The actions of listening, walking together and witness are the key elements of the Church’s synodal journey, the pope said. In addition, their formation as they prepare for ordination also is important.
“Entrusting you to the maternal intercession of the Blessed Virgin Mary, patroness of your seminary, I warmly bless each one of you, your families and your local churches. And I ask you please to pray for me. Thank you,” the pope told the group.
The visitors got a chance to meet the pope and each received a rosary before the pontiff posed for a photo with them.
The rest of the day included an afternoon tour of the Forum and Coliseum and visits to the basilicas of SS. Cosmas and Damian. Mass and dinner were on their own. Bishop Malesic and others in the group also spent some time in prayer at the grave of Pope St. John Paul II. They also were able to connect with some Cleveland priests who are studying in Rome, including Father Tim Roth.
The trip is in conjunction with the 175th anniversary of Saint Mary Seminary, which was established in 1848, a year after the Diocese of Cleveland was founded.
“Your Excellency, dear brothers and sisters: Good day!
I offers a warm welcome to you priests, deacons, seminarians, faculty and staff of Saint Mary’s Seminary, and I thank Bishop Edward Malesic for his words of greeting in the name of all.
Dear friends, your visit here to Rome, to the heart of the Church, takes place as you celebrate the 175thanniversary of the founding of your seminary. This occasion is a fitting opportunity to give thanks to God for the great number of priests formed by your institution over the course of these years. I am also pleased to know that the seminary continues to respond to the present-day needs of the Church by educating and training deacons and lay ministers to assist God’s holy people in living their call to be missionary disciples. This call assumes ever greater importance in light of the synodal journey that the whole Church is now undertaking.
As you progress on the way that leads to ordination and pastoral service, I would like to share with you some brief reflections on three characteristics of the synodal journey that are also essential for your formation as future priests and ministers of the Gospel.
The first characteristic is listening, above all to the Lord. We know that by ourselves we can do nothing, for “Unless the Lord builds the house, those wo build labor in vain. (Ps 127:1) This awareness calls us to make room in our lives for the Lord every day, to meditate on his word, to find light for our path through the help of spiritual accompaniment, and especially to spend time with him in prayer, listening to him in silence before the tabernacle. Never forget the importance of placing yourselves before the Lord to hear what he wants to say to you. In fact, listening to God’s voice deep within our hearts and discerning his will is indispensable for our interior growth, particularly when we encounter urgent and difficult tasks. In this regard, seminary life already provides you the possibility of cultivating a habit of prayer that will serve you well in future ministry. Likewise, listening to the Lord also involves the response of faith to all that he has revealed and that the Church hands on, so that you will be able to teach and proclaim to others the truth and beauty of the Gospel in an authentic and joyful way.

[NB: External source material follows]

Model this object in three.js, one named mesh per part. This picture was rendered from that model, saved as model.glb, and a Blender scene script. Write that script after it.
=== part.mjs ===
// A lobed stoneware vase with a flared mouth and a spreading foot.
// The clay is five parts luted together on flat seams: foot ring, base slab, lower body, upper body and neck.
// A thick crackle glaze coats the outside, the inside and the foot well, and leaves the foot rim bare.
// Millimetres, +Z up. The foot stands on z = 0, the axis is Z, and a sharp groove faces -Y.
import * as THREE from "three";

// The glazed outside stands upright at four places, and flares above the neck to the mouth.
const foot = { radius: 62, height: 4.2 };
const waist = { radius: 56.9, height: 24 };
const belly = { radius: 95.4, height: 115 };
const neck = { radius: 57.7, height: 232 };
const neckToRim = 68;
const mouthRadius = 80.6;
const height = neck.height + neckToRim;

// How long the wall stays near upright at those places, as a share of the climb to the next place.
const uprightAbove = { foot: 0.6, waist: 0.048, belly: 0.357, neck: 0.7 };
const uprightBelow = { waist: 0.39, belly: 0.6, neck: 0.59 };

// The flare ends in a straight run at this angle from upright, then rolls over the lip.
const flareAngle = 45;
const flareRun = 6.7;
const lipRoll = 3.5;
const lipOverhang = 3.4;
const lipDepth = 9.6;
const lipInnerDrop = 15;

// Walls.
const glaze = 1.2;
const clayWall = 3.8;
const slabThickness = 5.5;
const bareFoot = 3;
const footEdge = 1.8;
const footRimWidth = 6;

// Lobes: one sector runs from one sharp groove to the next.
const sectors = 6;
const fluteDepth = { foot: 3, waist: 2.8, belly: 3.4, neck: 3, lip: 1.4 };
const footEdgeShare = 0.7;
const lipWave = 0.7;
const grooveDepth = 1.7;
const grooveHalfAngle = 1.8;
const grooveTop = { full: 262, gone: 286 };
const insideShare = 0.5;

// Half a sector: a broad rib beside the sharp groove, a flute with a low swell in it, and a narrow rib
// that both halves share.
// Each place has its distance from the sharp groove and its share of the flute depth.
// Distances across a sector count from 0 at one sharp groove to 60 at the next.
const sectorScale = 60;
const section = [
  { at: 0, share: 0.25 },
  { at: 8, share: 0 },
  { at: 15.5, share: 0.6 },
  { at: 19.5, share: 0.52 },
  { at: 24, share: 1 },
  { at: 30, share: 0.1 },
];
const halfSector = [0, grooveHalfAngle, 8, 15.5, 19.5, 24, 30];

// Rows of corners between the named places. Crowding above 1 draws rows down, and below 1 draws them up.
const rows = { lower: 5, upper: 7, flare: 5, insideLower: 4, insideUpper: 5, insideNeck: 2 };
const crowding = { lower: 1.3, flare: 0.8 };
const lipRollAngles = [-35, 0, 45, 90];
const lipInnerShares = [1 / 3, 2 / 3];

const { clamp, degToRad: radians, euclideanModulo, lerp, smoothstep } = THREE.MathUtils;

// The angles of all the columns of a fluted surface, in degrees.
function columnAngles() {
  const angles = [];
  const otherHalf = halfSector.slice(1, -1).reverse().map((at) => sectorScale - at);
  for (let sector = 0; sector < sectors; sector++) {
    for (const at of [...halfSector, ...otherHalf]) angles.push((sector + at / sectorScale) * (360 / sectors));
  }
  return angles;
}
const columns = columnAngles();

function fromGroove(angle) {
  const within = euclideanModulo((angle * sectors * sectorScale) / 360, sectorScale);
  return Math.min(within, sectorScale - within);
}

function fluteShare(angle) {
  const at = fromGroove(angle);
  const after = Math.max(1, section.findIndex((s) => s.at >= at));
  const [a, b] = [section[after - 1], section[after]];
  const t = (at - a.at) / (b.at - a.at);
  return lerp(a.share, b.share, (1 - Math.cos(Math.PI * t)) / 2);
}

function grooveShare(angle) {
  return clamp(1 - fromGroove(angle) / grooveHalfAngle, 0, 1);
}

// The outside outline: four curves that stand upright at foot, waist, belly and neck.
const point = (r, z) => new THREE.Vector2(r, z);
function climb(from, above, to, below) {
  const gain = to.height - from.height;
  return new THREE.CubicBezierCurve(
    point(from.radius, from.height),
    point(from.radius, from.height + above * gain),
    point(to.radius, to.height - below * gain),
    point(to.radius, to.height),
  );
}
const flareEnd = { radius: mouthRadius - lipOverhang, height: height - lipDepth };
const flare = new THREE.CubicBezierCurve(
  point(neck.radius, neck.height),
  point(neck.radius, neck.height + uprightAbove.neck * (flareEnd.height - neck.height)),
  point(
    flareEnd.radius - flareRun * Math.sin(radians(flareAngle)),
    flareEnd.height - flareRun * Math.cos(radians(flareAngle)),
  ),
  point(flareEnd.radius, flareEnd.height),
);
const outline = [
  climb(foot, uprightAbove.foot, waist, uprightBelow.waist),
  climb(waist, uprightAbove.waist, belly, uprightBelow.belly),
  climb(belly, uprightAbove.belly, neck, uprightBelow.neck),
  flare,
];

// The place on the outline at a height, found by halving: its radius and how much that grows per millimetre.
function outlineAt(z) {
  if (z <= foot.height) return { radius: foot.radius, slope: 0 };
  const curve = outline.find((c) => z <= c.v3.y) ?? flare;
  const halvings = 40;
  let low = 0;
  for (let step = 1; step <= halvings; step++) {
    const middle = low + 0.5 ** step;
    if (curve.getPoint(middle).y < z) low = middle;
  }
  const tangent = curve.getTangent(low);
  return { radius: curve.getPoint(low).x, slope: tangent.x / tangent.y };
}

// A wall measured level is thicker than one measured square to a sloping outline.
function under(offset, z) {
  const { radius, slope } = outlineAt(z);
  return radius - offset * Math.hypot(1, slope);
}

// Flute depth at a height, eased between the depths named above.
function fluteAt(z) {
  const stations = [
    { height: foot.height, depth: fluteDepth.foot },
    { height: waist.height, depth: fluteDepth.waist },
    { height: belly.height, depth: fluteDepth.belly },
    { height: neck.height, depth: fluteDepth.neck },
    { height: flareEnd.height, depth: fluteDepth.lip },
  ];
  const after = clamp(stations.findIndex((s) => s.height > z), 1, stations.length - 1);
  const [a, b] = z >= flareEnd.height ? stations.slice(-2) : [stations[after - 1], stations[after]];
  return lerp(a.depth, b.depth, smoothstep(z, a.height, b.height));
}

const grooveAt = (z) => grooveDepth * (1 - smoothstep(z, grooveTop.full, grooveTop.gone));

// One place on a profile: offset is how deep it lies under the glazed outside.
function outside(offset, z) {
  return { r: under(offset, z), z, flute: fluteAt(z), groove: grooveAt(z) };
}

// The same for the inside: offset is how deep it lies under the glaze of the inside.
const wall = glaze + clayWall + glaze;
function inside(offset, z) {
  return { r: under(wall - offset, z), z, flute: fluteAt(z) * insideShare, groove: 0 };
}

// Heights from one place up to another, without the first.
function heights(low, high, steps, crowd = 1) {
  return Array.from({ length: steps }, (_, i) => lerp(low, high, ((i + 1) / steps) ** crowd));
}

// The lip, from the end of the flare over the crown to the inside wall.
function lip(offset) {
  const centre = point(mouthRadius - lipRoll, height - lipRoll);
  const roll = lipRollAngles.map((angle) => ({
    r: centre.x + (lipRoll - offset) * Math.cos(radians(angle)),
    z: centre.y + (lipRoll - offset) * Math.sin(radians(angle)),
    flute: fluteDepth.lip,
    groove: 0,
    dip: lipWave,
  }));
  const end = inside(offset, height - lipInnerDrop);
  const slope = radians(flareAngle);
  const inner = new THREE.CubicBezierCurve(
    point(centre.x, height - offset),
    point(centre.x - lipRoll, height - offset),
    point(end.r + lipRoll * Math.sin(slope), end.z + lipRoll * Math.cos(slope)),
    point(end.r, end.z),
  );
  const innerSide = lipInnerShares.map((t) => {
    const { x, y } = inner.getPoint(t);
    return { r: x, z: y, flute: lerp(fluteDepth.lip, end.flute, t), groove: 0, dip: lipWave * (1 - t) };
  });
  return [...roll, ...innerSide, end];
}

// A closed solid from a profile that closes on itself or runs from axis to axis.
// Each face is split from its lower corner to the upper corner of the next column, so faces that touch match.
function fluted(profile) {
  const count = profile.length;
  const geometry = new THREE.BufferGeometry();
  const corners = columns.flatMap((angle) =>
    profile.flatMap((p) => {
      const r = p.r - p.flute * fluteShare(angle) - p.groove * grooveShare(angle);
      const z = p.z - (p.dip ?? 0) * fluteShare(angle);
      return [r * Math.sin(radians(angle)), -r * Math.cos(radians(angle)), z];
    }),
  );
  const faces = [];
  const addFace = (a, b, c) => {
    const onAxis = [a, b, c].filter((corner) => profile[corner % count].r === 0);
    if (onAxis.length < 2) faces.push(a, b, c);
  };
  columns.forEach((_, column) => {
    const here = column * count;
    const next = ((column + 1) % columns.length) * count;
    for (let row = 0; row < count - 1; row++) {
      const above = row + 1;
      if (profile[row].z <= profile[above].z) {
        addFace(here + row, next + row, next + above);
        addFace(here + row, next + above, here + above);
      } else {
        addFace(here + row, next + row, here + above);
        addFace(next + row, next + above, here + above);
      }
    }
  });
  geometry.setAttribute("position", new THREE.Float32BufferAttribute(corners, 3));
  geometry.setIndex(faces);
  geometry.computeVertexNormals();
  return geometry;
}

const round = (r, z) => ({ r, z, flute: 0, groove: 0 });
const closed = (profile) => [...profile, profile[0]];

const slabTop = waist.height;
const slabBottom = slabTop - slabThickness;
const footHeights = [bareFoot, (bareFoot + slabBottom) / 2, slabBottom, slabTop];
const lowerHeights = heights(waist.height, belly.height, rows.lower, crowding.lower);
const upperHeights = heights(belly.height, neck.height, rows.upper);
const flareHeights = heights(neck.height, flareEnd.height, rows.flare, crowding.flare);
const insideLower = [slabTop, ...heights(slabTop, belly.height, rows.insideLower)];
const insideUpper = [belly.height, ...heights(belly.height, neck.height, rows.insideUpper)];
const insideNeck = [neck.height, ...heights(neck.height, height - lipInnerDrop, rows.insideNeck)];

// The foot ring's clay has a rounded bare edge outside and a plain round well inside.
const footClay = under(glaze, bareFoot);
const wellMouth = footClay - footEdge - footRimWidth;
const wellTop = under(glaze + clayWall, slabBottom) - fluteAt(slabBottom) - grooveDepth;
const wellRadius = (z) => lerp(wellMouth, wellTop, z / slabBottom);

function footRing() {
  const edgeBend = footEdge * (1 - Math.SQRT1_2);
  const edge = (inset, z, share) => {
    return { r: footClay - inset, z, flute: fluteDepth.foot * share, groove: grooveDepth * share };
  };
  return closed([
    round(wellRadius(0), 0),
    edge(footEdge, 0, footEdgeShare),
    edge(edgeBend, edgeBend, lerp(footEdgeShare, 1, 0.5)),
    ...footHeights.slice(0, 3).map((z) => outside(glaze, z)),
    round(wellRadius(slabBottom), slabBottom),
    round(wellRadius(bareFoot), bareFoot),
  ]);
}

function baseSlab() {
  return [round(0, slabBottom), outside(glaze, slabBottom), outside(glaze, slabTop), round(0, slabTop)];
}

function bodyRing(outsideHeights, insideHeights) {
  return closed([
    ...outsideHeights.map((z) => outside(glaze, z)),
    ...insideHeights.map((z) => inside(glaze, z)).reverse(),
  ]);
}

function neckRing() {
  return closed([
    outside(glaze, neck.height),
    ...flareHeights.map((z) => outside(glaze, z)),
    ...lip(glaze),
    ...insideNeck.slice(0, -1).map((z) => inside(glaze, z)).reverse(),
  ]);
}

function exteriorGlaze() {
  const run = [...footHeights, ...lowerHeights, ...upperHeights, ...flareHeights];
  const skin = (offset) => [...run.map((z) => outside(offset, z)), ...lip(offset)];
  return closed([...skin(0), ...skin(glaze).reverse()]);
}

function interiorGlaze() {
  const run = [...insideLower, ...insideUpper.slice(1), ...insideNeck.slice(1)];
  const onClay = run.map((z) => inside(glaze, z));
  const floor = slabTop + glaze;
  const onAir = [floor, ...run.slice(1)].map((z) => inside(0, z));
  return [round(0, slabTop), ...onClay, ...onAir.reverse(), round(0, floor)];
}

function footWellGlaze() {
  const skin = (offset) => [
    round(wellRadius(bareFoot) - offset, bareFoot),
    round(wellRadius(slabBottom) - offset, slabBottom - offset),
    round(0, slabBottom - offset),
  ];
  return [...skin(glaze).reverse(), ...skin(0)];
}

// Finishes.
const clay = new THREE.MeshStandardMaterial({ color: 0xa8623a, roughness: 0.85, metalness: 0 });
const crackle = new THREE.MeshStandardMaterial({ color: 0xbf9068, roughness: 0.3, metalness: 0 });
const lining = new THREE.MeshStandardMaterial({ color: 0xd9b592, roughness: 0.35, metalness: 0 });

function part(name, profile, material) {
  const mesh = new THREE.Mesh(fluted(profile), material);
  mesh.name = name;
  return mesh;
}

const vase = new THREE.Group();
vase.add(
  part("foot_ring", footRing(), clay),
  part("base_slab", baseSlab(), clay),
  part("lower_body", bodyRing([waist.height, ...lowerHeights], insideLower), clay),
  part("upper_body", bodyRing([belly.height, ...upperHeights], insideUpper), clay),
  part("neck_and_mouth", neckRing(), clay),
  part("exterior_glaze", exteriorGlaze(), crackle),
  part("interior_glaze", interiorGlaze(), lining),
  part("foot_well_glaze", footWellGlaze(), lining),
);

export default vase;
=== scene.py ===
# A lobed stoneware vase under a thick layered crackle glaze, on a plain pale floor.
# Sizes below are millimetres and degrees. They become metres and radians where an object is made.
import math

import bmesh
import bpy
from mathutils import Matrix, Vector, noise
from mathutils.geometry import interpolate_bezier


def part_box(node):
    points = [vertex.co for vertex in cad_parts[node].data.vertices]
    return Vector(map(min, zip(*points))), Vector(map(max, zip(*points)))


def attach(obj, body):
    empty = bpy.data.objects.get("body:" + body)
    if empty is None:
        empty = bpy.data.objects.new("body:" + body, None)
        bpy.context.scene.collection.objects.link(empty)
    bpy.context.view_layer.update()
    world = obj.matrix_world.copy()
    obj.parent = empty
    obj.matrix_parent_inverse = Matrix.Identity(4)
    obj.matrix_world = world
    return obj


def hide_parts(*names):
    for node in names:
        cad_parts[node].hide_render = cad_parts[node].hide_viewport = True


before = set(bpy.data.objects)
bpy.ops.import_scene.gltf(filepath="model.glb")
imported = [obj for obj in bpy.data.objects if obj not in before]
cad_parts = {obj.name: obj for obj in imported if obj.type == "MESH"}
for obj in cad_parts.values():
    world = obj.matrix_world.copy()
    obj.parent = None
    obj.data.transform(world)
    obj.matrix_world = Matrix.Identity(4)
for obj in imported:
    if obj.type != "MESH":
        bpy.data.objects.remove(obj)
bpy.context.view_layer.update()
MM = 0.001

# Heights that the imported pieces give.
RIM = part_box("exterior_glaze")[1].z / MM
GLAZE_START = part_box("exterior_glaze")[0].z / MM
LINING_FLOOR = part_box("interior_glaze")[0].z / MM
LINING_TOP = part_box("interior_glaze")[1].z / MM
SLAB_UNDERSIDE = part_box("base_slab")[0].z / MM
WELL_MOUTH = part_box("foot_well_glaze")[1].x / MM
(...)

The second characteristic of the synodal journey that I propose to you is walking together. Your time of seminary formation is an opportunity to deepen the spirit of fraternal communion, not only among yourselves, but also with your bishop, the presbyterate of the local Church, those living the consecrated life and the lay faithful, as well as with the universal Church. We should recognize that we are part of one great people which has received God’s promises as a gift, not as a privilege. In the same way, your vocation is a gift to be placed at the service of building up the body of Christ. (cf. Eph 4:12) Indeed, the good shepherd walks with the flock: sometimes ahead, to mark the way; sometimes in the midst, to encourage them, and sometimes behind, to accompany those who may be struggling. Always remember how important it is to walk with the flock, never apart from it.
Finally, the third characteristic: witness. Listening to God and walking together with others bears fruit in our becoming living signs of Jesus present in the world. It is my hope that the years spent in the seminary will prepare you to give yourselves completely in celibate love and with an undivided heart, to God and his holy people. The Church needs your enthusiasm, generosity and zeal in order to show everyone that God is always with us, in every circumstance of life. I pray that, in the various educational and charitable apostolates in which you are already engaged, you will always be signs of a Church that goes forth, (cf. Evangelii Gaudium, 20) bearing witness to and sharing the merciful love of Jesus with all in the human family, especially the poor and those in need.
Dear friends: Listening, walking together and witness mark the Church’s synodal journey, as well as your own path towards priestly ordination. I trust that, as you progress along this path, your studies and formation at Saint Mary Seminary will enable you to grow in faithful love of God and humble service to our brothers and sisters. Entrusting you to the maternal intercession of the Blessed Virgin Mary, Patroness of your seminary, I warmly bless each one of you, your families and your local churches. And I ask you, please pray for me. Thank you!